(The Center Square) – California could soon offer a tax incentive to certain households that do not own cars under a bill awaiting Gov. Gavin Newsom’s consideration.

Senate Bill 457, which passed the Legislature on the final day of session, would offer a $1,000 tax credit per household starting in January 2023 to certain low-income taxpayers who do not own a vehicle. The bill specifies that spouses jointly filing making $60,000 or less and individuals who make $40,000 or less would be qualified for the tax credit.

The bill was scaled back in an amendment after an analysis showed a budgetary price tag many lawmakers were unwilling to support.

Newsom’s consideration of the bill will come just weeks after California air regulators announced a requirement to phase out the sale of gas-powered cars by 2035, a move aimed at reducing the Golden State’s greenhouse gas emissions. 

“As the impacts of climate change are felt across our state, it’s time we more aggressively commit to implementing modes of sustainable transportation,” the bill’s author, Senator Anthony Portantino, said in a statement when the bill passed. “We can invest in the future by providing financial incentives for Californians to transition from vehicles to more sustainable options.”

The bill was significantly amended in the final days of the legislative session to scale back the scope of the legislation. Initially introduced, the bill proposed a $2,500 tax credit for each family member 16 or older that exceeded the number of registered vehicles, capped at $7,500.

Portantino told The Center Square in June that the original bill was meant to incentivize car-free life and slash greenhouse gas emissions. Transportation accounts for a large share of the state’s greenhouse gas emissions inventory, accounting for 41% of emissions in 2019, according to the California Air Resources Board.

Streets for All, an LA-based group that advocates for alternatives to driving, drafted the original version of the bill in an effort to incentivize Californians to consider getting rid of a vehicle or transition to car-free life.

Michael Schneider, founder of Streets for All, told The Center Square that the bill was amended to address the fiscal cost of the incentive program, which could have prevented the bill from passing the Legislature. The original version of the bill would have resulted in General Fund losses of $700 million in fiscal year 2022-2023 and losses of $1.2 billion in subsequent years, according to a bill analysis.

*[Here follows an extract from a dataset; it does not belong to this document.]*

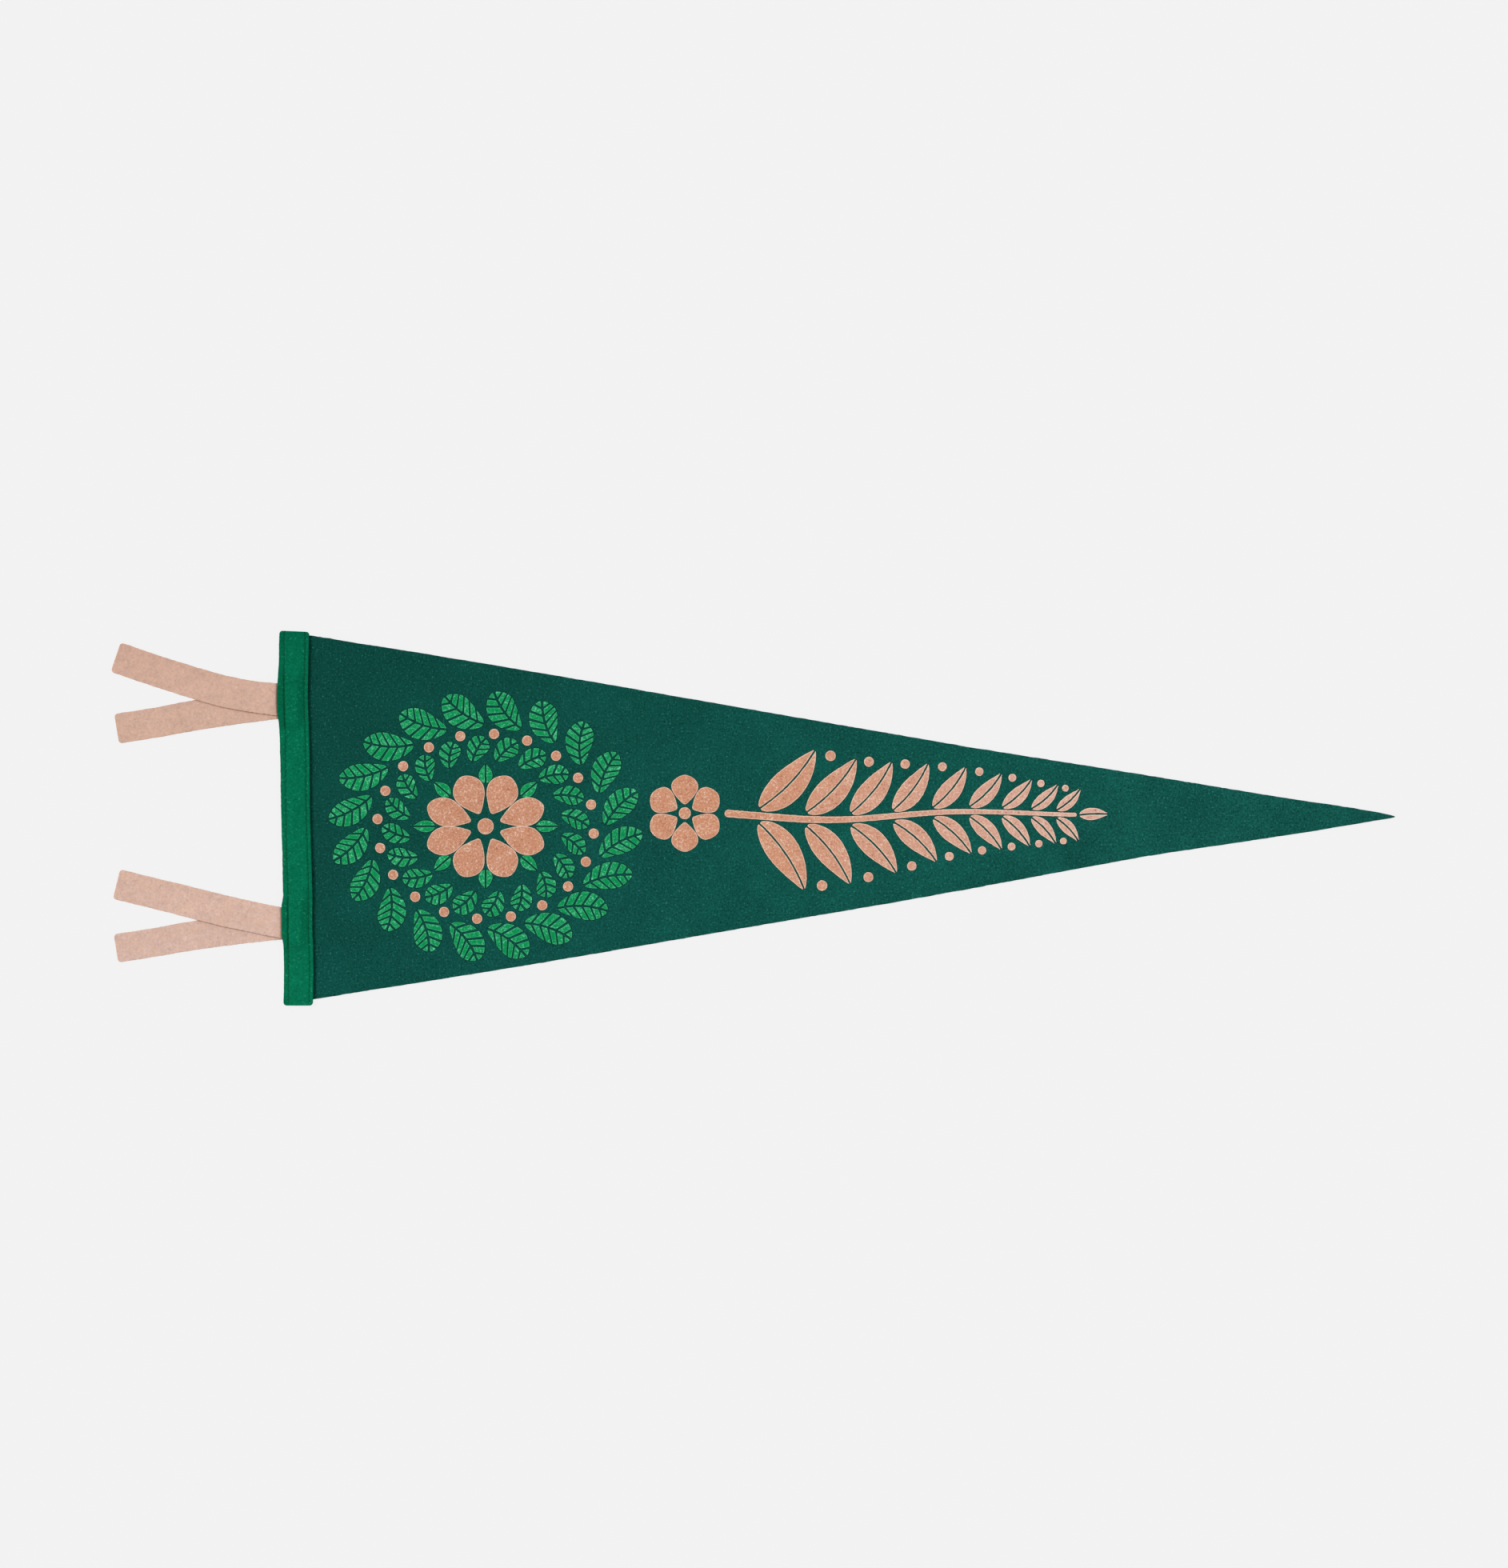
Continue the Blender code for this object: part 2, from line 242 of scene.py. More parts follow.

Schneider said the amended version of the bill that Newsom will consider “doesn’t accomplish our initial goal,” but still has value. He noted that this iteration of the bill likely won’t convince someone to give up their car since there’s an income cap to receive an incentive, but said it could be a start.

“I’m hoping this proves to be an incredibly popular program and that the metrics show that people are interested in being incentivized not to have a car, and then hopefully we can grow the income cap and the overall program budget over time,” Schneider said, adding that Streets For All would be in support of a future measure to expand incentives and income caps for a car-free life.

Other bill supporters are hopeful that, if signed into law, the legislation will provide an incentive for lower-income Californians who already rely on public transportation and do not own a car to maintain a car-free lifestyle.

Eli Lipmen, Executive Director of Move LA, told The Center Square that the bill would help individuals who are struggling with the high cost of living, particularly in Southern California. Lipmen cited a 2019 study from LA Metro, which found that 70% of customers have an annual household income less than $35,000 and 81% have an income less than $40,000.

“For those who are transit-dependent, for whom transit is a lifeline not just the lifestyle, this provides an incredible benefit for continuing that lifestyle,” Lipmen said.

Newsom has until Sept. 30 to sign or veto SB 457 and the hundreds of other bills awaiting his consideration.